He was born at Saint-Quentin, Aisne, France. He studied literature at the Collège des Bons-Enfants in his native town and then entered the Lycée Louis-le-Grand in Paris. Here he distinguished himself, taking the first prize in physics. In 1835 he entered the science section of the Ecole Normale where his brother Edouard had preceded him. He made the acquaintance there of La Provostaye who was at the time a surveillant and who became his lifelong friend and his associate in his researches. After completing his course, he accepted a professorship in 1839 at Caen, and in 1841 returned to Paris where he received similar appointments, first at the Lycée St-Louis and later at the Lycée Condorcet, where he succeeded La Provostaye who was forced to retire on account of ill-health. His growing reputation won for him in 1853 the chair of physics at the Sorbonne which he held for thirty-two years.

Between 1858 and 1861 he made many observations in connexion with terrestrial magnetism. His most important contributions to physics, however, were his researches on radiant heat made in conjunction with La Provostaye. The two physicists concluded that radiant heat, like light, was a disturbance set up in what was then called the ether and propagated in all directions by transverse waves. They showed in a series of "Mémoires" published in the Annals de Chimie et de Physique that it manifests the characteristic phenomena of reflection, refraction, and polarization, as well as of emission and absorption. They also made a study of the latent heat of fusion of ice, and a careful investigation of the range of applicability of the Dulong-Petit law representing the law of cooling.
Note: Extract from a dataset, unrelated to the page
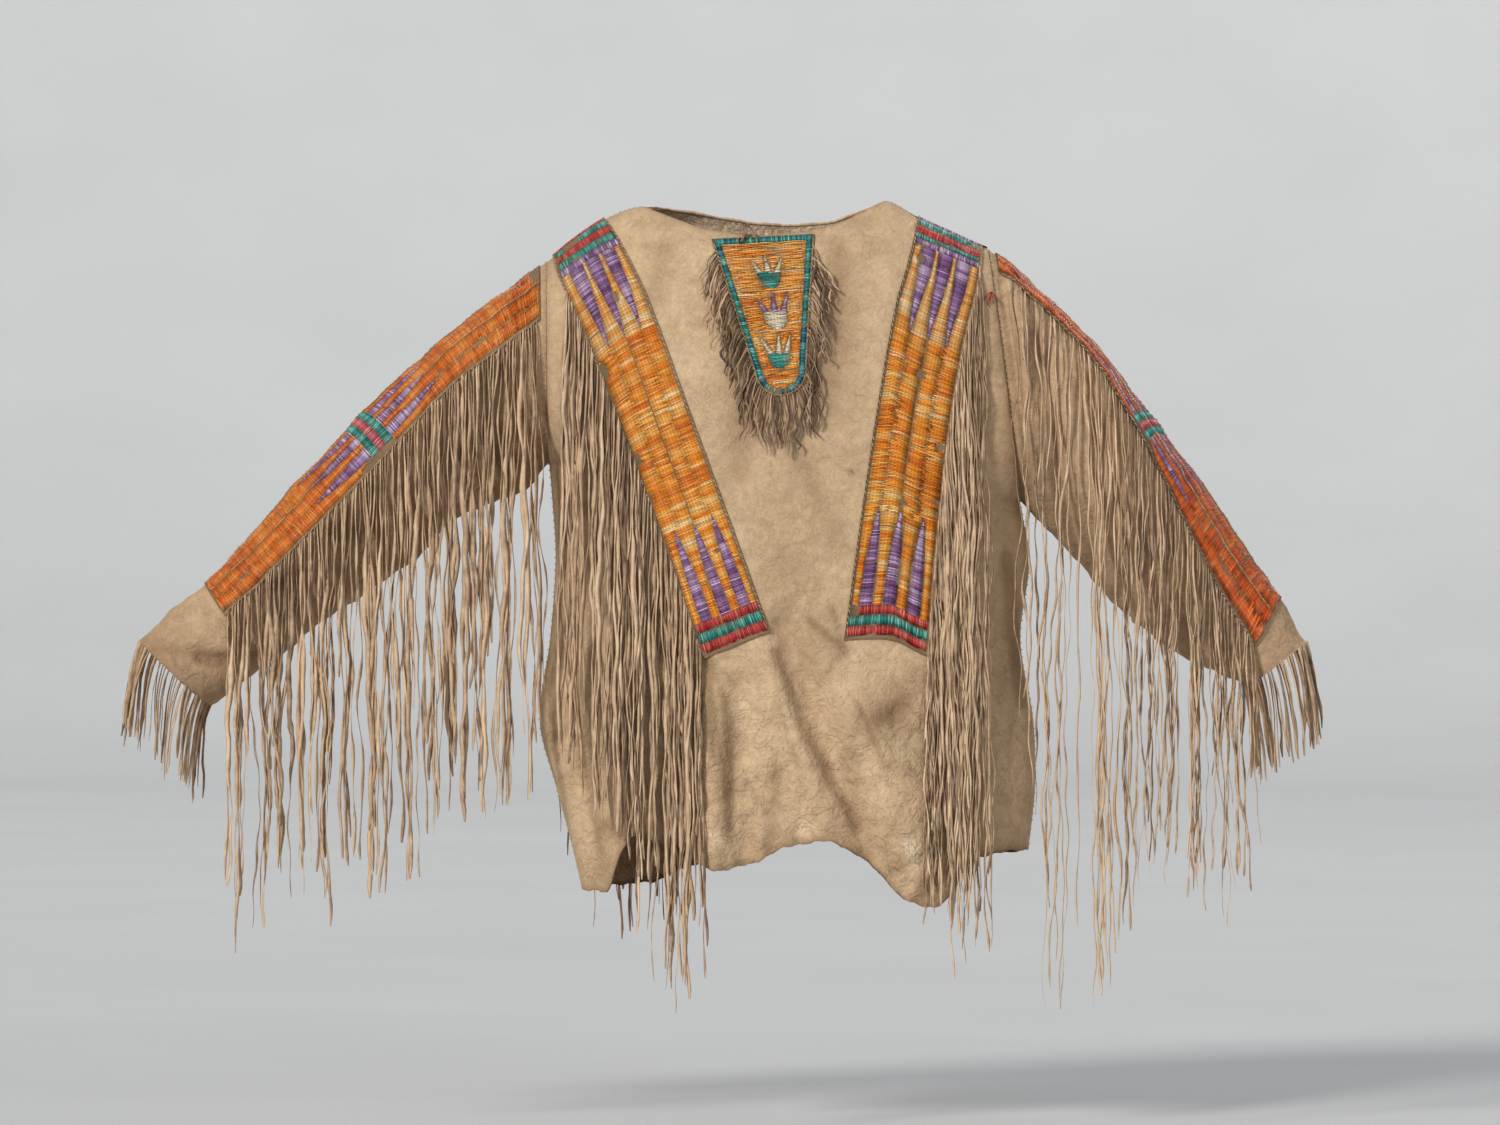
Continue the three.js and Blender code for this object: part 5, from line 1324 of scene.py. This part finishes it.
SLEEVE_CUTS = (  # side, how many, how wide, how bunched, twist, sway, how flat, how crowded low down
    ("left", 104, 6.8, 0.5, 60, 1.1, 0.2, 1.0), ("right", 84, 3.8, 0.6, 170, 1.3, 0.3, 0.72),
)
for side, count, wide, bunch, twist, sway, flatness, crowded in SLEEVE_CUTS:
    strip = strips[side + "_sleeve_strip"]
    run = strip.long * (0.008 + 0.985 * spread_roots(count, 0.15, 0.85) ** crowded)
    root = strip.surface.at(np.interp(run, strip.run, strip.shares), 0.012, LIE * 0.5)
    root = root[np.argsort(root[:, 0])]
    end = read(ENDS[side + " sleeve"], "x", "z", root[:, 0]) + rng.uniform(-48, 50, count)
    end += np.where(rng.random(count) < 0.35, rng.uniform(30, 190, count), 0)
    end = np.minimum(end, root[:, 2] - 90)
    lines, facing = hang(-1, root, end, rng.normal(0, 5, count), sway, bunch, twist)
    fringe(side + "_sleeve_thongs", [side + "_sleeve_fringe"], lines, wide, facing, fringe_hide, flatness)

CUFF_COUNT = 46
CUFF_STEPS = 9
CUFF_WIDE = 5.8
CUFF_TONES = {"left": 0.36, "right": 0.52}
for side, outward in (("left", -1), ("right", 1)):
    ends = {key: column[-1] - column[-2] for key, column in SLEEVES[side].items()}
    along = np.array([ends["topX"] + ends["lowX"], 0.0, ends["topZ"] + ends["lowZ"]])
    along /= np.linalg.norm(along)
    spots = spread_roots(CUFF_COUNT, 0.2, 0.8)
    root = sleeves[side].at(spots, 1.0, -HIDE / 2)
    radial = sleeves[side].at(spots, 1.0, 10.0) - sleeves[side].at(spots, 1.0, 0.0)
    radial /= np.linalg.norm(radial, axis=1, keepdims=True)
    share = np.linspace(0, 1, CUFF_STEPS)[None]
    length = rng.uniform(84, 120, (CUFF_COUNT, 1))
    lines = root[:, None] + along * (14 - 15 * np.exp(-4 * share))[..., None]
    lines[..., 2] -= length * share**1.1
    lines[..., 0] += outward * rng.uniform(2, 12, (CUFF_COUNT, 1)) * share
    lines[..., 0] += rng.normal(0, 5, (CUFF_COUNT, 1)) * share
    lines[..., 1] += rng.normal(0, 4, (CUFF_COUNT, 1)) * share
    lines[..., 0] += waves(CUFF_COUNT, length * share, 40, 90, 1.3) * share
    turn = (rng.normal(0, 0.9, (CUFF_COUNT, 1)) * share)[..., None]
    facing = radial[:, None] * np.cos(turn) + np.cross(radial, along)[:, None] * np.sin(turn)
    fringe(side + "_cuff_thongs", [side + "_cuff_fringe"], lines, CUFF_WIDE, facing, fringe_hide,
           tone=CUFF_TONES[side])

LOCKS = 118
LOCK_STEPS = 13
LOCK_WIDE = 3.7
share = 0.03 + 0.94 * spread_roots(LOCKS, 0.1, 0.9)
x, z = bib_place(*bib_edge(share, 0.2))
away_x, away_z = bib_place(*bib_edge(share, 10.0))
root = np.stack([x, body_skin(-1, x, z) - LIE * 0.6, z], -1)
flank = np.abs(share - 0.5) / 0.5
length = (62 - 10 * flank + rng.uniform(-12, 10, LOCKS))[:, None]
s = np.linspace(0, 1, LOCK_STEPS)[None]
push = 1 - np.exp(-5 * s)
x = root[:, :1] + (away_x - x)[:, None] * push + rng.normal(0, 6, (LOCKS, 1)) * s
x = x + (share - 0.5)[:, None] * rng.uniform(0, 34, (LOCKS, 1)) * s
x = x + s * (waves(LOCKS, length * s, 22, 42, 3.6) + waves(LOCKS, length * s, 60, 90, 3.5))
z = root[:, 2:] + (away_z - z)[:, None] * push * 0.7 - length * s
layer = rng.uniform(0.6, 8.5, (LOCKS, 1)) * np.clip(s * 5, 0, 1)
out = -body_skin(-1, x, z) + LIE + layer + np.abs(waves(LOCKS, length * s, 26, 60, 2.4)) * s
out[:, 0] = -root[:, 1]
turn = rng.normal(0, 0.5, (LOCKS, 1)) + rng.normal(0, 1.6, (LOCKS, 1)) * s
facing = np.stack([np.sin(turn), -np.cos(turn), 0 * turn], -1)
fringe("bib_locks", ["bib_fringe"], np.stack([x, -out, z], -1), LOCK_WIDE, facing, lock_hide, 0.32, 0.28, 0.4)


# The sewing and small things: sinew stitches along the strips, the bib and the seams, a worn tab of
# hide knotted at the neck, the neck's rolled edge, and a tuft of red wool by the right armhole.
SINEW = 0.9
thread_finish = thong_finish("sinew", (226, 206, 170), (196, 172, 136), (140, 114, 84))
wool_finish = thong_finish("red wool", (196, 52, 48), (146, 30, 34), (84, 18, 22))


def stitches(points, outward, every, long, slant, rise=1.1):
    """Short arched stitches along a line of points, as lines and facings"""
    steps = np.linalg.norm(np.diff(points, axis=0), axis=1)
    run = np.r_[0, np.cumsum(steps)]
    at = np.arange(every / 2, run[-1] - long, every)
    at = at + rng.normal(0, every * 0.12, len(at))

    def spot(where, rows):
        return np.stack([np.interp(where, run, rows[:, k]) for k in range(3)], -1)

    start, end = spot(at, points), spot(at + long, points)
    out = spot(at + long / 2, outward)
    out /= np.linalg.norm(out, axis=1, keepdims=True)
    aside = np.cross(out, end - start)
    aside /= np.maximum(np.linalg.norm(aside, axis=1, keepdims=True), 1e-9)
    start, end = start - aside * slant, end + aside * slant
    arch = ((0.0, -0.4), (0.2, rise * 0.8), (0.8, rise * 0.8), (1.0, -0.4))
    lines = np.stack([start * (1 - share) + end * share + out * high for share, high in arch], 1)
    return lines, np.repeat(out[:, None], 4, axis=1)


def stitched(surface, u, v, out, *way):
    """Stitches along a line on a surface"""
    line = surface.at(u, v, out)
    return stitches(line, surface.at(u, v, out + 5.0) - line, *way)


def sew(name, rows):
    """Rows of stitches made one piece of sewing"""
    lines, facing = (np.concatenate(part) for part in zip(*rows))
    tone = 0.55 + rng.normal(0, 0.16, (len(lines), 1))
    fit(cut(name, lines, np.full(lines.shape[:2], SINEW), facing, tone, thread_finish, 0.8), "thong")


for name, strip in strips.items():
    u = np.linspace(0.004, 0.996, 300)
    rows = [stitched(strip.surface, u, v, LIE + BACKING, 7.5, 4.2, 0.9) for v in (0.012, 0.988)]
    if "sleeve" in name:
        rows.append(stitched(strip.surface, u, 0.5, LIE + BACKING + 0.7, 6.2, 6.0, 0.1, 0.6))
    sew(name + "_sewing", rows)

edge = on_bib(*bib_edge(np.linspace(0.005, 0.995, 400), 0.3))
sew("bib_sewing", [stitched(bib_surface, *edge, LIE + BACKING, 6.5, 3.6, 0.8)])

seams = []
for x_from, x_to in ((-262, -154), (158, 276)):
    x = np.linspace(x_from, x_to, 60)
    line = np.stack([x, 0 * x, shoulder_z(x) + 0.2], -1)
    seams.append(stitches(line, np.broadcast_to([0.0, 0.0, 1.0], line.shape), 6.5, 1.0, 3.4))
for side, outward, foot in (("left", -1.0, -836), ("right", 1.0, -800)):
    z = np.linspace(ARMHOLE[side]["lowZ"] - 4, foot, 160)
    line = np.stack([side_x(side, z) + outward * 0.2, 0 * z, z], -1)
    seams.append(stitches(line, np.broadcast_to([outward, 0.0, 0.0], line.shape), 9.0, 1.0, 3.2))
    seams.append(stitched(sleeves[side], np.linspace(0, 1, 200), 0.004, 0.4, 7.0, 3.4, 1.0))
sew("seam_sewing", seams)

TAB_STEPS = 16
TAB_BENDS = (  # four points in x and z, how wide, how far out
    (((-26, -50), (-23, -42), (-20, -34), (-18, -28)), 12.0, 3.0),
    (((-31, -50), (-27, -38), (-20, -27), (-16, -31)), 4.0, 5.5),
    (((-19, -27), (-13, -34), (-8, -42), (-6, -50)), 4.6, 5.5),
)
lines = []
for bend, _, out in TAB_BENDS:
    x, z = (np.interp(np.linspace(0, 3, TAB_STEPS), range(4), column) for column in zip(*bend))
    y = body_skin(-1, x, np.minimum(z, -41)) - out - 3.0 * np.sin(np.linspace(0, math.pi, TAB_STEPS))
    line = np.stack([x, y, z], -1)
    for _ in range(3):
        line[1:-1] = 0.25 * line[:-2] + 0.5 * line[1:-1] + 0.25 * line[2:]
    lines.append(line)
wide = np.array([[row[1]] * TAB_STEPS for row in TAB_BENDS])
fit(cut("neck_tab", np.stack(lines), wide, np.array([0.3, -1.0, 0.5]), 0.24, fringe_hide, 0.30, 6), "thong")

edge = hides[1].points[:, 0]
edge = edge[read(NECK, "x", "back", edge[:, 0]) > 0.6]
roll = np.sin(edge[:, 0] * 0.13) * 0.5 + np.sin(edge[:, 0] * 0.41) * 0.3
edge = edge + np.stack([0 * roll, -1.0 + 0 * roll, roll], -1)
number = np.arange(len(edge))
wide = (4.6 + roll * 1.4) * np.clip(np.minimum(number, number[::-1]) / 6 + 0.3, 0, 1)
fit(cut("neck_roll", edge[None], wide, np.array([0.0, -1.0, 0.3]), 0.5, fringe_hide, 0.85, 8), "thong")

STRANDS = 12
STRAND_WIDE = 0.9
TUFT = (285.0, -111.0)
s = np.linspace(0, 1, 7)[None]
spread = rng.normal(0, 1, (STRANDS, 2))
lines = np.stack(np.broadcast_arrays(
    TUFT[0] + spread[:, :1] * 6 * s + 2 * s,
    float(body_skin(-1, TUFT[0] - 8, TUFT[1])) - 1.0 - 7 * np.sin(s * 2.2),
    TUFT[1] + (spread[:, 1:] * 6 - 7) * s - 6 * s**2,
), -1)
tone = 0.5 + rng.normal(0, 0.2, (STRANDS, 1))
fit(cut("red_tuft", lines, np.full(lines.shape[:2], STRAND_WIDE), np.array([0, -1, 0.2]), tone,
        wool_finish, 0.8), "thong")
He also worked in connexion with the establishment and development of laboratory instruction in physics. When the Ecole pratique des hautes études was founded in 1869 he was commissioned to organize the physical laboratory. During the Siege of Paris (1870–1871), he succeeded after many difficulties in establishing electrical communication with d'Alméida who was outside the lines.[1] The exposure he underwent brought on rheumatism which greatly weakened his constitution. He died in Paris. Desains published a Traiteé de Physique (Paris, 1855) and numerous articles, chiefly with La Provostaye.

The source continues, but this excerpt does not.